How pleasant to know Mr. Crowther

How pleasant to know Mr. [Crowther]
Who has written such volumes of stuff
Some think him ill-tempered and queer
But a few think him pleasant enough.

I can't say I know who those would be, though Mr. Lear would undoubtedly have been worth knowing.

Mr. Crowther, flack for the Disco. Inst., is not nearly as funny as Edward Lear, alas. In his latest semiliterate scrawling at the Disco. blog, he mangles a paper about directed evolution of RNA enzymes. Actually, given that papers are hard to read, Crowther decided to mangle a press release about the paper. After mistaking the story for a comedy script, Crowther admits: "I couldn't write a funnier script if I tried." Sensing that he may have made a category error, Crowther then projects the mistake on the scientists, writing, "Sadly, these guys just don't get the joke."
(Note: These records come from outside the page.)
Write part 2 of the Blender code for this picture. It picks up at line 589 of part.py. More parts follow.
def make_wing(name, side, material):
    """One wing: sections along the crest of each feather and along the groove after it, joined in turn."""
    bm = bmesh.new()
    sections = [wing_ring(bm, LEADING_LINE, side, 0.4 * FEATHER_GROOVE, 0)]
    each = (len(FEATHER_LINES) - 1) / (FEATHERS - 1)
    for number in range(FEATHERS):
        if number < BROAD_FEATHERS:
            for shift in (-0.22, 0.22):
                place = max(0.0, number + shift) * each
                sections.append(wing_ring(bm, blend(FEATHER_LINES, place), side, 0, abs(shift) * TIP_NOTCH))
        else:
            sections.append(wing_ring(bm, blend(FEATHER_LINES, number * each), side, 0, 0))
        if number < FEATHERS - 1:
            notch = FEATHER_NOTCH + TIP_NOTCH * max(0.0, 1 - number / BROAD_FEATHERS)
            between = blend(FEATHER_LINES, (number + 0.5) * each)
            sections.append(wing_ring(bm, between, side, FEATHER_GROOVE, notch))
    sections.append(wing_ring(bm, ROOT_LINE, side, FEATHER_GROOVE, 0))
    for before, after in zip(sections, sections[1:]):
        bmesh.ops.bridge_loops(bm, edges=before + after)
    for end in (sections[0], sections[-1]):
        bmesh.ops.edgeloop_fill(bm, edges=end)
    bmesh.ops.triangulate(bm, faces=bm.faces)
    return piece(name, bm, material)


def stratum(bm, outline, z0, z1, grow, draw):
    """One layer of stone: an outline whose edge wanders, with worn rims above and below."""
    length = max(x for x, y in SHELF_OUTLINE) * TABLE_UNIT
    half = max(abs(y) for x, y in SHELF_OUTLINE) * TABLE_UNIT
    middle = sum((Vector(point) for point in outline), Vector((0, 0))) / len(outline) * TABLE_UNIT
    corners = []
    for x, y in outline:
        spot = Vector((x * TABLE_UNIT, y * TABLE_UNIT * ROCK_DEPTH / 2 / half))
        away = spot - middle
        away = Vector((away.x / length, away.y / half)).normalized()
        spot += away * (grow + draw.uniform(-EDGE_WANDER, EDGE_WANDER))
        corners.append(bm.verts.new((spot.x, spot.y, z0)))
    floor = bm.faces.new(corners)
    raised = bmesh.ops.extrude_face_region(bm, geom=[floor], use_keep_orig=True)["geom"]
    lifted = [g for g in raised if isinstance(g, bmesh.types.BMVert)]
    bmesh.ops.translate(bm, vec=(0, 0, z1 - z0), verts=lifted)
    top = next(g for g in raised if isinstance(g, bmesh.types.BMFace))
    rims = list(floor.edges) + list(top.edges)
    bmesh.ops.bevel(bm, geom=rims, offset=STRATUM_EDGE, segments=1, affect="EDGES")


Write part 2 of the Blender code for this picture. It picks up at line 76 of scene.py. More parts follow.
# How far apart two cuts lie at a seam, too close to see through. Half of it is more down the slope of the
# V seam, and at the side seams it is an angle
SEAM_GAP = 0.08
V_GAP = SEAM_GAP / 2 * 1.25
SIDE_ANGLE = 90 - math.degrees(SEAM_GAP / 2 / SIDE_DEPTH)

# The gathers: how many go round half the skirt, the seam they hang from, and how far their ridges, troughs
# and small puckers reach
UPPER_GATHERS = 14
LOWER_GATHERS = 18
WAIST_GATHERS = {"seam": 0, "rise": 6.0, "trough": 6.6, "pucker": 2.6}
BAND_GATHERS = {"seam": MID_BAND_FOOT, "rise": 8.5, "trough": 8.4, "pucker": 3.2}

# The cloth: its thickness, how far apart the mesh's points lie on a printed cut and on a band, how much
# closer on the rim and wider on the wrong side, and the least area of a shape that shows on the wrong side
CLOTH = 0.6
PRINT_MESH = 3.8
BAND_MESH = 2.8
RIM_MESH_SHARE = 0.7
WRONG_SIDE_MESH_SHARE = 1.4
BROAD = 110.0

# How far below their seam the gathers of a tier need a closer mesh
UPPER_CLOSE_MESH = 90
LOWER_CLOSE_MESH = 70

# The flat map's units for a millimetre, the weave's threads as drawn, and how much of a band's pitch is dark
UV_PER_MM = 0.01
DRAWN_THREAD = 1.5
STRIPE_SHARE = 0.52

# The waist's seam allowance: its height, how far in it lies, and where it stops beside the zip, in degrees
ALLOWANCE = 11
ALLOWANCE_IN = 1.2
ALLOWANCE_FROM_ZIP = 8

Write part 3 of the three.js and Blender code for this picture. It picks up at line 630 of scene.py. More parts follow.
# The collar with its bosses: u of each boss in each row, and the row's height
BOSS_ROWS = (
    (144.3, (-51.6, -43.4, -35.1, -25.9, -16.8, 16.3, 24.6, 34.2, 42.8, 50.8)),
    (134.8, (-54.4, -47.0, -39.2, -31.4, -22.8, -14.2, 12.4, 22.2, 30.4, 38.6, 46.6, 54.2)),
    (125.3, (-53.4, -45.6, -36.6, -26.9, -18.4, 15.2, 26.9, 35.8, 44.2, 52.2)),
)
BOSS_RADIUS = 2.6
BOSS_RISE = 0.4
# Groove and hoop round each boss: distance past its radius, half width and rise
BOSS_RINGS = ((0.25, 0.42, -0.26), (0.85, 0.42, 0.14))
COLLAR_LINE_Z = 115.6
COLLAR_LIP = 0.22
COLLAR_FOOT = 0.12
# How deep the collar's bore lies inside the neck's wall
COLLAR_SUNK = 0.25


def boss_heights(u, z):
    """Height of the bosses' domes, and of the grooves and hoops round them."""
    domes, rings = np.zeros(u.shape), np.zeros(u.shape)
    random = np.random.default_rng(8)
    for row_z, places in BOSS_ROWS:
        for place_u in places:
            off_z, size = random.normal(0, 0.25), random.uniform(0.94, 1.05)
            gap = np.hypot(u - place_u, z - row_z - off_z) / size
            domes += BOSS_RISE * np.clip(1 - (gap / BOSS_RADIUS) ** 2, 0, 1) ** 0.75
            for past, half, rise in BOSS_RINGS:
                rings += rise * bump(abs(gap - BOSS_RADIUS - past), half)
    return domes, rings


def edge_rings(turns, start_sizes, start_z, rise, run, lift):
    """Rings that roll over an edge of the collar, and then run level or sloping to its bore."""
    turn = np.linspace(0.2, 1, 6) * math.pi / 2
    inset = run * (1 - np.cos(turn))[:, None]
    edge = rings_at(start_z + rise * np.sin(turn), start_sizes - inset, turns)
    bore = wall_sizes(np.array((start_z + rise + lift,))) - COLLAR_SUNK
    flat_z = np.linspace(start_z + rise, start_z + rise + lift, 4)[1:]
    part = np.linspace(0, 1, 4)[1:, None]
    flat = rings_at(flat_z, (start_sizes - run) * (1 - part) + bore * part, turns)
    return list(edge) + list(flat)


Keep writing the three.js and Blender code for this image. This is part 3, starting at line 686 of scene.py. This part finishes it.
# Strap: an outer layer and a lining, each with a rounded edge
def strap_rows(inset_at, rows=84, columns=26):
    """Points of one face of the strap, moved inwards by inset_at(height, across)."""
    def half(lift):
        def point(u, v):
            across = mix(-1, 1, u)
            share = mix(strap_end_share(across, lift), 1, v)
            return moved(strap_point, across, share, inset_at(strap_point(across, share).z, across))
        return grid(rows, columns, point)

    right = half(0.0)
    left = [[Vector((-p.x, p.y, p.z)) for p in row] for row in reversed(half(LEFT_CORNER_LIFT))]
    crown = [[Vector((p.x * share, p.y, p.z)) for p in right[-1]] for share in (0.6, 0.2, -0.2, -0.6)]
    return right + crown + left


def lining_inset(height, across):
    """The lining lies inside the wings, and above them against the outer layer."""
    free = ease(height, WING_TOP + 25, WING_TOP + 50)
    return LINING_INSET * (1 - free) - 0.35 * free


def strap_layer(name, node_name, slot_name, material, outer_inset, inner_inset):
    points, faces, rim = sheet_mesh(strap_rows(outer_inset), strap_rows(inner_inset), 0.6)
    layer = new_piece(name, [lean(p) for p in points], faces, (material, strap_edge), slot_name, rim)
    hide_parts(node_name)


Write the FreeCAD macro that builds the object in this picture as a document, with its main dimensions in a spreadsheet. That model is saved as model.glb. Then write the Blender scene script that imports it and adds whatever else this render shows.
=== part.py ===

After misunderstanding and mischaracterizing the research Crowther harps on the authors' use of the term "predetermined," and concludes:

The authors sum it all up very nicely.

This beautifully illustrates what about evolution is random and what is not.

Which it does, if Crowther would have quoted the rest of the press release:

This beautifully illustrates what about evolution is random and what is not. While the end point is predicted by the selection pressure—i.e., the decreasing concentration of ingredients determines that enzymes will evolve to cope with decreased concentration—the actual mutations that allow this are completely random and cannot be predicted at the outset—i.e., if you bought an “evolution machine” and ran the same experiment, your end product would be an enzyme that could cope with low concentrations too, but the mutations that it acquired to do this might be different.

Crowther seems to believe that any human involvement at all makes the entire system non-random. But the authors' point is to distinguish between the random mutations which accrete in their RNA strands, and the directed process which selects useful mutations and discards the harmful ones. It doesn't matter whether that selection is performed by a machine built by scientists, or if it is performed by a pigeon-breeder, by the mating decisions made by individuals in a population, or by a flood drowning some individuals and not others. None of those selections are random, but the origins of variability in the population are random.

The paper makes this distinction very nicely, and Crowther would be more pleasant to spend time with if he'd think more about what he reads, and less about how to be ill-tempered and queer.